▶ [Exercise brief] Exactly the lines from the one with "obj.data.transform(obj.matrix_world)" to the one with "in imported if", both included, are to be printed again; leave out the rest.

▶ [Available data]
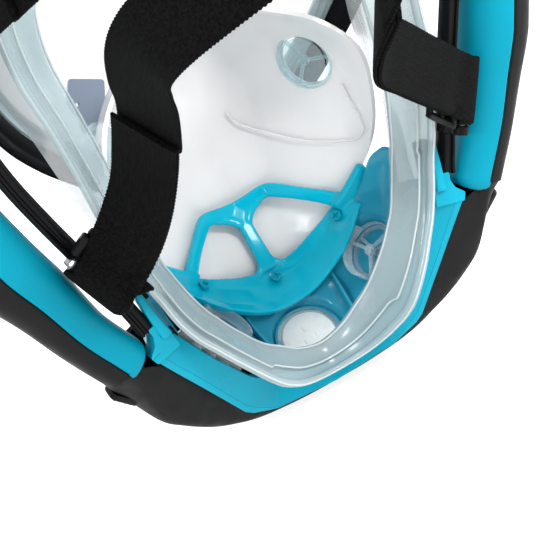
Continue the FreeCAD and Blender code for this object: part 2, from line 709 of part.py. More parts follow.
export("drain_valve_seat", placed(spoked_seat(DRAIN_R - 0.1, SEAT_TALL, 3.0), DRAIN, DRAIN_AXIS))
export("drain_valve_flap", placed(flap(DRAIN_R - 2.0), DRAIN - DRAIN_AXIS * SEAT_TALL, DRAIN_AXIS * -1))
export("drain_cover", placed(make_drain_cover(), DRAIN - DRAIN_AXIS * COVER_BELOW, DRAIN_AXIS))
side_base = SIDE_VALVE - SIDE_AXIS * SEAT_TALL
export_pair("side_valve_seat", placed(spoked_seat(SIDE_VALVE_R - 0.1, SEAT_TALL, 2.4), SIDE_VALVE, SIDE_AXIS))
export_pair("side_valve_flap", placed(flap(SIDE_VALVE_R - 2.2), side_base, SIDE_AXIS * -1))
export_pair("side_valve_cage", placed(make_cage(SIDE_CAGE_R), SIDE_VALVE, SIDE_AXIS))
cheek_seat = spoked_seat(CHEEK_VALVE_R, SEAT_TALL, 2.4)
export_pair("cheek_valve_seat", placed(cheek_seat, CHEEK_VALVE, CHEEK_AXIS * -1))
export_pair("cheek_valve_flap", placed(flap(CHEEK_VALVE_R - 2.4), CHEEK_VALVE, CHEEK_AXIS * -1))

export_pair("tube_back", tube_shell(SEAM_BACK, SEAM_FRONT))
export_pair("tube_front", tube_shell(SEAM_FRONT + 0.5, SEAM_BACK + 359.5))
export_pair("tube_seal", make_socket_seal())
export_pair("float_cage", make_float_cage())
export_pair("float_body", make_float())
export_pair("float_seal", make_float_seal())
export_pair("float_cap", make_cap())
export_pair("tube_latch", make_latch())

export_pair("lower_buckle", buckle_at(LOW_PIN, LOW_PIN_AXIS, LOW_PULL))
export_pair("upper_buckle", buckle_at(TOP_PIN, TOP_PIN_AXIS, TOP_PULL))
pins = [pin_at(LOW_PIN, LOW_PIN_AXIS), pin_at(TOP_PIN, TOP_PIN_AXIS)]
export("buckle_pins", Part.makeCompound(pins + [mirrored(p) for p in pins]))
export_pair("lower_strap_end", strap_end(LOW_PIN, LOW_PIN_AXIS, LOW_PULL))
export_pair("upper_strap_end", strap_end(TOP_PIN, TOP_PIN_AXIS, TOP_PULL))
export_pair("lower_strap", strap_solid(LOW_STRAP))
export_pair("upper_strap", strap_solid(TOP_STRAP))
export("strap_pad", make_pad())
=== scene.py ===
"""Full-face snorkel mask: the looks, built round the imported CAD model.

Lengths in the tables below are millimetres in the model's own frame (+Z up to the forehead, +Y to
the wearer, +X to the wearer's left) and turn into metres where a mesh is made.
"""
import math

import bmesh
import bpy
from mathutils import Matrix, Vector


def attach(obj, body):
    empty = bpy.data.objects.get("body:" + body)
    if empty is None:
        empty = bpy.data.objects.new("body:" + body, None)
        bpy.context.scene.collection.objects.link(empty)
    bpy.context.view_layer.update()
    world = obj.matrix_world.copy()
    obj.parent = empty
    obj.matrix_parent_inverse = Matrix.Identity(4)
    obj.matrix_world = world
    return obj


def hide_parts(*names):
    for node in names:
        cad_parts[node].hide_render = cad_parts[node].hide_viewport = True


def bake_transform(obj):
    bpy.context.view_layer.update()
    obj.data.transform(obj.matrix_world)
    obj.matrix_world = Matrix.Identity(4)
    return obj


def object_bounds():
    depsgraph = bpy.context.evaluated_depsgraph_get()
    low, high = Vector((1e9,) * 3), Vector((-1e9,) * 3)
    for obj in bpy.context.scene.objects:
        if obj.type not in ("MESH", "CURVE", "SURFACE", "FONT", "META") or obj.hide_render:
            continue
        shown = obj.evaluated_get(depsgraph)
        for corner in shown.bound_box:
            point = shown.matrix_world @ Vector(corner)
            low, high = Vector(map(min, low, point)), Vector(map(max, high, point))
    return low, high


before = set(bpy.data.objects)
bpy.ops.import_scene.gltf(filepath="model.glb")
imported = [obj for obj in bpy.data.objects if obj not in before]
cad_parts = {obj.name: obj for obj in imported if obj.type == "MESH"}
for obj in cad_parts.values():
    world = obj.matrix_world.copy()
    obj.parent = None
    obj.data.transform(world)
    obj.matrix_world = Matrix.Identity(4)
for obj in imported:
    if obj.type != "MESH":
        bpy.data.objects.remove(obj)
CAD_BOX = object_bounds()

MM = 0.001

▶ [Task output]
    obj.data.transform(obj.matrix_world)
    obj.matrix_world = Matrix.Identity(4)
    return obj


def object_bounds():
    depsgraph = bpy.context.evaluated_depsgraph_get()
    low, high = Vector((1e9,) * 3), Vector((-1e9,) * 3)
    for obj in bpy.context.scene.objects:
        if obj.type not in ("MESH", "CURVE", "SURFACE", "FONT", "META") or obj.hide_render:
            continue
        shown = obj.evaluated_get(depsgraph)
        for corner in shown.bound_box:
            point = shown.matrix_world @ Vector(corner)
            low, high = Vector(map(min, low, point)), Vector(map(max, high, point))
    return low, high


before = set(bpy.data.objects)
bpy.ops.import_scene.gltf(filepath="model.glb")
imported = [obj for obj in bpy.data.objects if obj not in before]
cad_parts = {obj.name: obj for obj in imported if obj.type == "MESH"}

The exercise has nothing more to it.